The only problem was, I didn't know who to listen to. Surely the Senior Something-Or-Other has more to offer me than the Junior Code-Monkey, or so you would think. While working with the Junior developers, I became eager because these people were really smart - and they were only Junior developers! Once the eagerness set aside, the intimidation set in; if the Junior developers are this smart, the Senior developers must bleed genius. The intimidation didn't last long though since I soon met Senior developers and Architects who had no more (and sometimes even less) to offer me than their Junior counterparts. Perhaps their Senior title offered other benefits, such as software discounts before 10am. Maybe one day I will find out if that is true.
There was hope though. The Senior developers and Architects I met were actually consultants. So surely these titles have boundaries in organizations and you shouldn't compare and contrast titles across these boundaries. So what's in a title then? I still did not know. Note: I'm not singling out consultants, this was just an observation.
Okay then, what about within my organization. There has to be some sort of logical reasoning behind these ranks. Although, I came to the same conclusion: the more prestigious title did not necessarily come with a bounty of experience and knowledge. At this time I'm more hunter green than lime green in terms of experience, and thought for certain my observations were limited and shallow. I needed more time to observe.
Then I started meeting people outside of my organization who shared my passion for developing software. I met other Developers (my title at that time) and also people my age who, with a high and pointy chin, announced their Analyst and Senior Developer titles with fervor. Again, the sense of intimidation sank in. Thankfully it didn't take long to notice the passion was in the their title and not their work. Maybe there was a trend here after all.
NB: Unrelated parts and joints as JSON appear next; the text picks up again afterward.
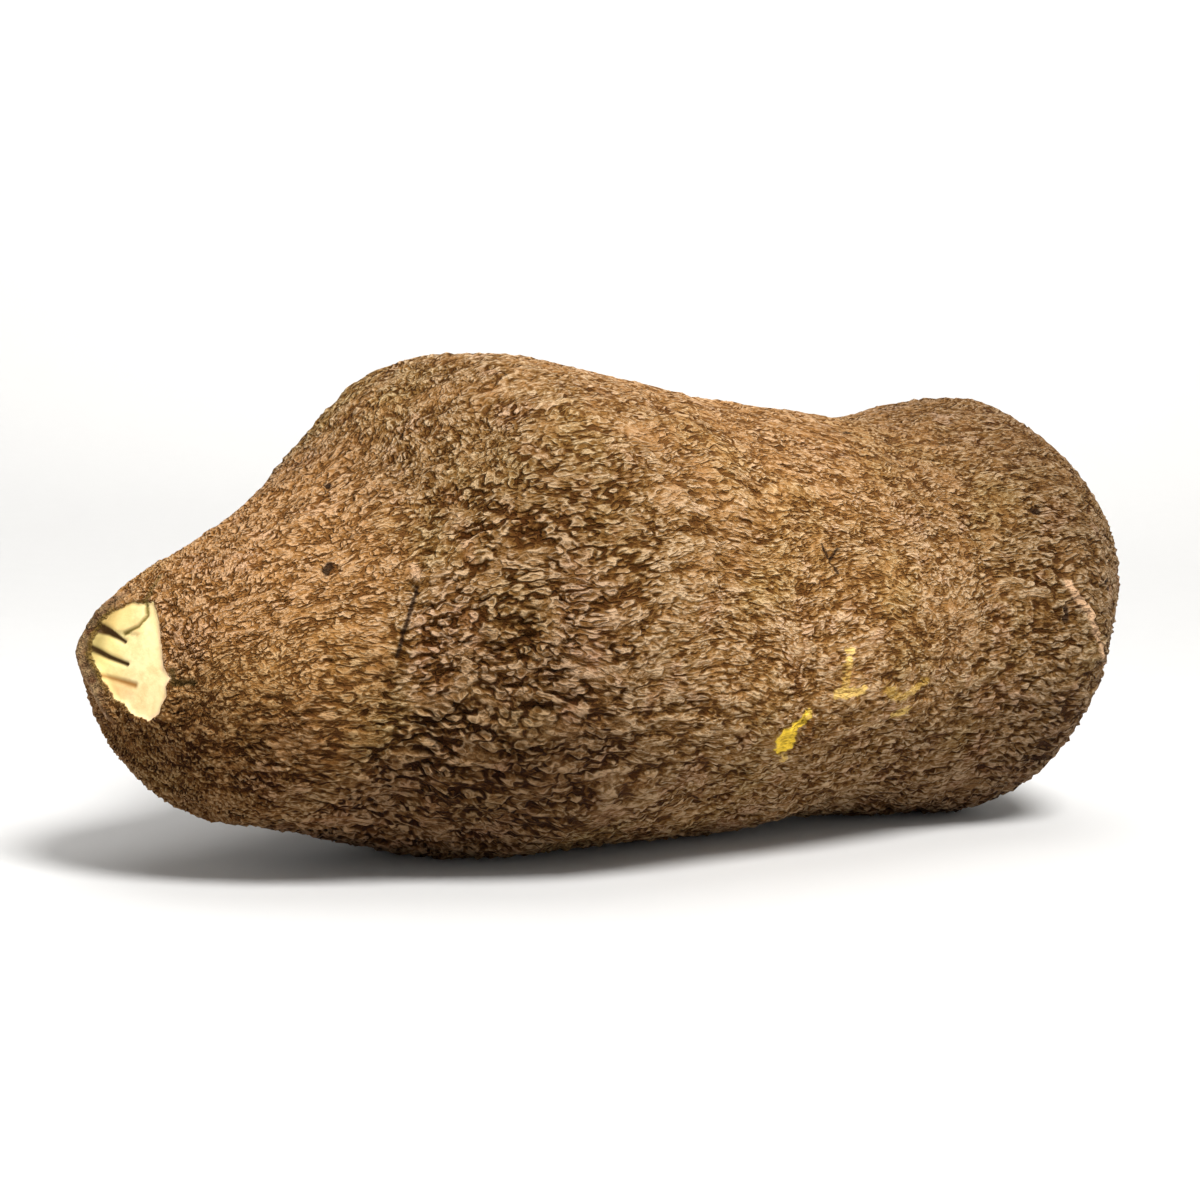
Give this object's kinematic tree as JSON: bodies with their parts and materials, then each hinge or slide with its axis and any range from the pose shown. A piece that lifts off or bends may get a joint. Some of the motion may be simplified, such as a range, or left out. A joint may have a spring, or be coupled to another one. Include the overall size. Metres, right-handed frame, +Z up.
{
  "type": "yam tuber",
  "caption": "Whole yam tuber lying on its side, with a tapered neck, humped shoulder, blunt far end, fissured brown rind and a chipped tip that shows pale flesh.",
  "frame": {"origin": "on the resting plane, under the centre of the bounding box", "axes": "+X along the tuber from the neck tip to the blunt far end, +Z up, +Y to the tuber's left when looking from the neck to the far end"},
  "size_m": [0.2814, 0.116, 0.1074],
  "materials": {
    "rind": null
  },
  "bodies": {
    "root": {"yam_tuber": "rind"}
  },
  "joints": []
}
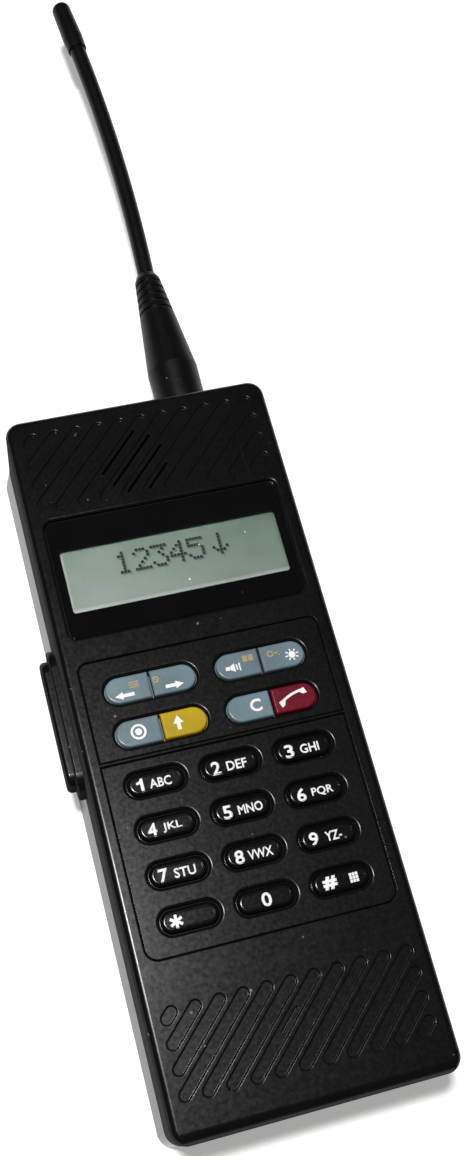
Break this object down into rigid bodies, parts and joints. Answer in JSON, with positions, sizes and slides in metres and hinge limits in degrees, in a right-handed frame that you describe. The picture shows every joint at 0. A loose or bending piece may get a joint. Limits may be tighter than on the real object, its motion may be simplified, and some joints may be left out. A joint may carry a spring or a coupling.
{
  "type": "mobile phone",
  "caption": "Early mobile brick phone lying on its back: black handset with grey-green LCD, slanted grilles, coloured function keys, number pad, side rocker and screw-in whip aerial.",
  "frame": {"origin": "centre of the flat back, on the surface that the phone rests on", "axes": "+X to the right seen from the face, +Y towards the aerial, +Z out of the face"},
  "size_m": [0.0735, 0.3208, 0.031],
  "materials": {
    "casing": "textured",
    "rear_casing": "fine texture",
    "lens": "clear polished",
    "black_print": "gloss print",
    "lcd": "satin",
    "tin": "satin",
    "white_plastic": "matt",
    "rubber": "matt",
    "silicone": "matt",
    "board": "solder mask",
    "connector_plastic": "matt",
    "gold": "plated",
    "cell_sleeve": "sleeve",
    "steel": "zinc",
    "brass": "machined",
    "aerial_rubber": "satin",
    "number_keys": "satin gloss",
    "grey_keys": "satin gloss",
    "yellow_key": "satin gloss",
    "red_key": "satin gloss"
  },
  "bodies": {
    "phone": {"front_cover": "casing", "rear_cover": "rear_casing", "number_key_plate": "casing", "function_key_plate": "casing", "display_lens": "lens", "display_mask": "black_print", "lcd_glass": "lcd", "lcd_frame": "tin", "lcd_backlight": "white_plastic", "lcd_contact_strips": "rubber", "key_mat": "silicone", "keypad_board": "board", "main_board": "board", "shield_cans": "tin", "board_link": "connector_plastic", "earpiece": "connector_plastic", "earpiece_gasket": "rubber", "microphone": "connector_plastic", "microphone_boot": "rubber", "ringer": "connector_plastic", "accessory_connector": "connector_plastic", "connector_pins": "gold", "card_reader": "connector_plastic", "card_contacts": "gold", "contact_block": "connector_plastic", "contact_pins": "gold", "volume_pin": "steel", "volume_switches": "connector_plastic", "aerial_socket": "brass", "case_screws": "steel"},
    "key_1_body": {"key_1": "number_keys"},
    "key_2_body": {"key_2": "number_keys"},
    "key_3_body": {"key_3": "number_keys"},
    "key_4_body": {"key_4": "number_keys"},
    "key_5_body": {"key_5": "number_keys"},
    "key_6_body": {"key_6": "number_keys"},
    "key_7_body": {"key_7": "number_keys"},
    "key_8_body": {"key_8": "number_keys"},
    "key_9_body": {"key_9": "number_keys"},
    "key_star_body": {"key_star": "number_keys"},
    "key_0_body": {"key_0": "number_keys"},
    "key_hash_body": {"key_hash": "number_keys"},
    "key_back_body": {"key_back": "grey_keys"},
    "key_forward_body": {"key_forward": "grey_keys"},
    "key_speaker_body": {"key_speaker": "grey_keys"},
    "key_light_body": {"key_light": "grey_keys"},
    "key_ring_body": {"key_ring": "grey_keys"},
    "key_shift_body": {"key_shift": "yellow_key"},
    "key_clear_body": {"key_clear": "grey_keys"},
    "key_call_body": {"key_call": "red_key"},
    "volume_rocker": {"volume_key": "casing"},
    "battery": {"battery_case": "rear_casing", "battery_cover": "rear_casing", "battery_cells": "cell_sleeve", "battery_terminals": "gold"},
    "lock": {"battery_lock": "rear_casing"},
    "aerial": {"aerial_boot": "aerial_rubber", "aerial_whip": "aerial_rubber", "aerial_cap": "aerial_rubber", "aerial_stud": "brass"}
  },
  "joints": [
    {"name": "press_1", "type": "slide", "parent": "phone", "child": "key_1_body", "axis": [0, 0, -1], "range_m": [0, 0.0008], "stiffness_N_per_m": 900},
    {"name": "press_2", "type": "slide", "parent": "phone", "child": "key_2_body", "axis": [0, 0, -1], "range_m": [0, 0.0008], "stiffness_N_per_m": 900},
    {"name": "press_3", "type": "slide", "parent": "phone", "child": "key_3_body", "axis": [0, 0, -1], "range_m": [0, 0.0008], "stiffness_N_per_m": 900},
    {"name": "press_4", "type": "slide", "parent": "phone", "child": "key_4_body", "axis": [0, 0, -1], "range_m": [0, 0.0008], "stiffness_N_per_m": 900},
    {"name": "press_5", "type": "slide", "parent": "phone", "child": "key_5_body", "axis": [0, 0, -1], "range_m": [0, 0.0008], "stiffness_N_per_m": 900},
    {"name": "press_6", "type": "slide", "parent": "phone", "child": "key_6_body", "axis": [0, 0, -1], "range_m": [0, 0.0008], "stiffness_N_per_m": 900},
    {"name": "press_7", "type": "slide", "parent": "phone", "child": "key_7_body", "axis": [0, 0, -1], "range_m": [0, 0.0008], "stiffness_N_per_m": 900},
    {"name": "press_8", "type": "slide", "parent": "phone", "child": "key_8_body", "axis": [0, 0, -1], "range_m": [0, 0.0008], "stiffness_N_per_m": 900},
    {"name": "press_9", "type": "slide", "parent": "phone", "child": "key_9_body", "axis": [0, 0, -1], "range_m": [0, 0.0008], "stiffness_N_per_m": 900},
    {"name": "press_star", "type": "slide", "parent": "phone", "child": "key_star_body", "axis": [0, 0, -1], "range_m": [0, 0.0008], "stiffness_N_per_m": 900},
    {"name": "press_0", "type": "slide", "parent": "phone", "child": "key_0_body", "axis": [0, 0, -1], "range_m": [0, 0.0008], "stiffness_N_per_m": 900},
    {"name": "press_hash", "type": "slide", "parent": "phone", "child": "key_hash_body", "axis": [0, 0, -1], "range_m": [0, 0.0008], "stiffness_N_per_m": 900},
    {"name": "press_back", "type": "slide", "parent": "phone", "child": "key_back_body", "axis": [0, 0, -1], "range_m": [0, 0.0008], "stiffness_N_per_m": 900},
    {"name": "press_forward", "type": "slide", "parent": "phone", "child": "key_forward_body", "axis": [0, 0, -1], "range_m": [0, 0.0008], "stiffness_N_per_m": 900},
    {"name": "press_speaker", "type": "slide", "parent": "phone", "child": "key_speaker_body", "axis": [0, 0, -1], "range_m": [0, 0.0008], "stiffness_N_per_m": 900},
    {"name": "press_light", "type": "slide", "parent": "phone", "child": "key_light_body", "axis": [0, 0, -1], "range_m": [0, 0.0008], "stiffness_N_per_m": 900},
    {"name": "press_ring", "type": "slide", "parent": "phone", "child": "key_ring_body", "axis": [0, 0, -1], "range_m": [0, 0.0008], "stiffness_N_per_m": 900},
    {"name": "press_shift", "type": "slide", "parent": "phone", "child": "key_shift_body", "axis": [0, 0, -1], "range_m": [0, 0.0008], "stiffness_N_per_m": 900},
    {"name": "press_clear", "type": "slide", "parent": "phone", "child": "key_clear_body", "axis": [0, 0, -1], "range_m": [0, 0.0008], "stiffness_N_per_m": 900},
    {"name": "press_call", "type": "slide", "parent": "phone", "child": "key_call_body", "axis": [0, 0, -1], "range_m": [0, 0.0008], "stiffness_N_per_m": 900},
    {"name": "rock_volume", "type": "hinge", "parent": "phone", "child": "volume_rocker", "pos_m": [-0.0302, 0.013, 0.0165], "axis": [0, 0, 1], "range_deg": [-1.6, 1.6], "stiffness_Nm_per_rad": 0.5},
    {"name": "slide_battery", "type": "slide", "parent": "phone", "child": "battery", "axis": [0, -1, 0], "range_m": [0, 0.085]},
    {"name": "slide_lock", "type": "slide", "parent": "phone", "child": "lock", "axis": [1, 0, 0], "range_m": [0, 0.004]},
    {"name": "turn_aerial", "type": "hinge", "parent": "phone", "child": "aerial", "pos_m": [0.0148, 0.0903, 0.017], "axis": [0, 1, 0], "continuous": true}
  ]
}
I like the notion of titles, just not their lack of a substantiated definition in our industry. Perhaps there are organizations following military-like guidelines concerning ranks and titles. I do not know, I have not seen these organizations.
Observations of a
But my real problem here is the fact that titles even matter amongst developers. For those of you familiar with American Psycho, does the business card scene come to mind?
What begets this abuse of titles anyways? I'm not entirely sure, but I have a notion. Take for instance, the world of consulting (Note: I'm not singling out consulting, the following examples are just observations). You submit an RFP to a few local consulting companies to deliver a new order fulfillment system. Both companies seem qualified, but company A promises Senior Level Developers to complete your project on time and on budget. Lured in by the notion of a successful IT project, you take the bait only to find these Senior Level Developers have no more experience or know-how than your Junior Level Code-Monkeys. You ask yourself, "Are my developers just that much better or did I just get sold?" I'll let you answer that question, but here is a formula to help you decide:
you = just_got_sold
Other than just confusing me, are titles all that bad in our industry? Let's assume the answer is "yes" and limit their use to designating pay grades. If you think otherwise, take for instance the word of E.W. Dijkstra:
"...A number of these phenomena have been bundled under the name "Software Engineering". As economics is known as "The Miserable Science", software engineering should be known as "The Doomed Discipline", doomed because it cannot even approach its goal since its goal is self-contradictory. Software engineering, of course, presents itself as another worthy cause, but that is eyewash: if you carefully read its literature and analyze what its devotees actually do, you will discover that software engineering has accepted as its charter "How to program if you cannot."
Although in a different context than this post, its still relevant and enlightening. What other job titles are contradictory or eyewash? Surely there are others.
If you're still with me, even barely, this is opinion and I encourage you to disagree. Although my opinion is based on observation, perhaps my observations are too shallow and maybe I'm just too green. In the event I am too green, I will be thankful if the following observation ends the same way. Note: if your title has Senior in it, the following is just an observation.
There may exist a relationship between pompousness and title buy-in, I'm not sure. But a relationship does seem to exist between ones willingness to learn from others and their rank amongst their peers, perhaps due to pompousness, but again I'm not sure. This attitude can stifle even the most Senior developers' ability to learn, and is most certainly devastating to the well being of their peers. Unless of course the Seniors do get software discounts before 10am, that may help their peers.
Of course there is a bit of satire in this article, and there most certainly is truth as well. I can only hope my observations are limited and shallow. If not, try not to let your title affect your ability to be an asset to your peers. After all, once you're no longer a part of the solution, you're part of the problem.